Excerpt — full audit ships 28 rows in REPRODUCTION_NOTES.md, with paper-quote columns and a debugging guide. [UNSPECIFIED] rows are the ones a future reader can safely change without diverging from the paper.

§3.2.1, Eq. 1 — Scaled dot-product attention

“We compute the dot products of the query with all keys, divide each by √d_k, and apply a softmax function to obtain the weights on the values.” — Vaswani et al., §3.2.1

Anchor in code: src/model.py::scaled_dot_product_attention. The next cell verifies that the per-head attention weights are row-stochastic — the property the softmax in Eq. 1 is supposed to give us.

# shape check — Eq. 1 returns row-stochastic weights, one row per query position
B, h, S_q, S_k, d_k = 2, cfg.n_heads, 5, 7, cfg.d_head
q = torch.randn(B, h, S_q, d_k)
k = torch.randn(B, h, S_k, d_k)
v = torch.randn(B, h, S_k, d_k)
out, weights = scaled_dot_product_attention(q, k, v)
assert out.shape == (B, h, S_q, d_k)
assert torch.allclose(weights.sum(-1), torch.ones(B, h, S_q), atol=1e-5)
print('out', tuple(out.shape), ' row-sum:', float(weights.sum(-1).mean()))
out (2, 4, 5, 16) row-sum: 1.0000

§3.5, Eq. 5–7 — Sinusoidal positional encoding

“PE(pos, 2i) = sin(pos / 10000^(2i/d_model)); PE(pos, 2i+1) = cos(pos / 10000^(2i/d_model)).” — Vaswani et al., §3.5

Anchor in code: SinusoidalPositionalEncoding. The check below pins the closed-form values at (pos=0, dim=0,1) = (sin 0, cos 0) = (0, 1).
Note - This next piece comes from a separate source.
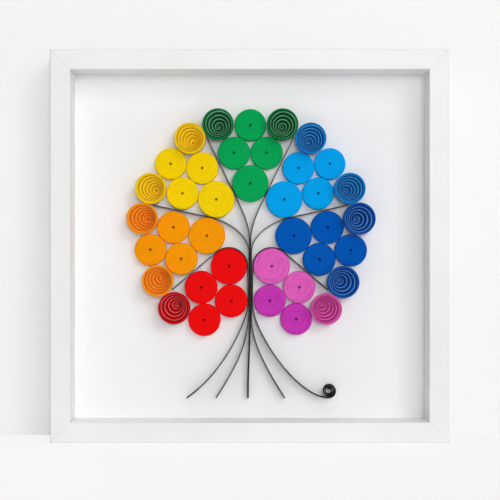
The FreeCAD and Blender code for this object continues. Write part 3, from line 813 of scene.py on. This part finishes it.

# Eq. 5–7 — at pos=0 the table is exactly (0, 1, 0, 1, …)
pe = SinusoidalPositionalEncoding(cfg.d_model, cfg.max_seq_len)
table = pe.pe.squeeze(0)
assert math.isclose(table[0, 0].item(), 0.0, abs_tol=1e-6)
assert math.isclose(table[0, 1].item(), 1.0, abs_tol=1e-6)
print('PE[0, 0:4] =', table[0, :4].tolist())
PE[0, 0:4] = [0.0, 1.0, 0.0, 1.0]

§3.4 — Embeddings + weight tying

“In the embedding layers, we multiply those weights by √d_model … We share the same weight matrix between the two embedding layers and the pre-softmax linear transformation.” — Vaswani et al., §3.4
# §3.4 — input embedding and output projection back the same tensor
model = Transformer(cfg)
assert model.embed.emb.weight.data_ptr() == model.out_proj.weight.data_ptr()
print('weight tying:', 'shared')
weight tying: shared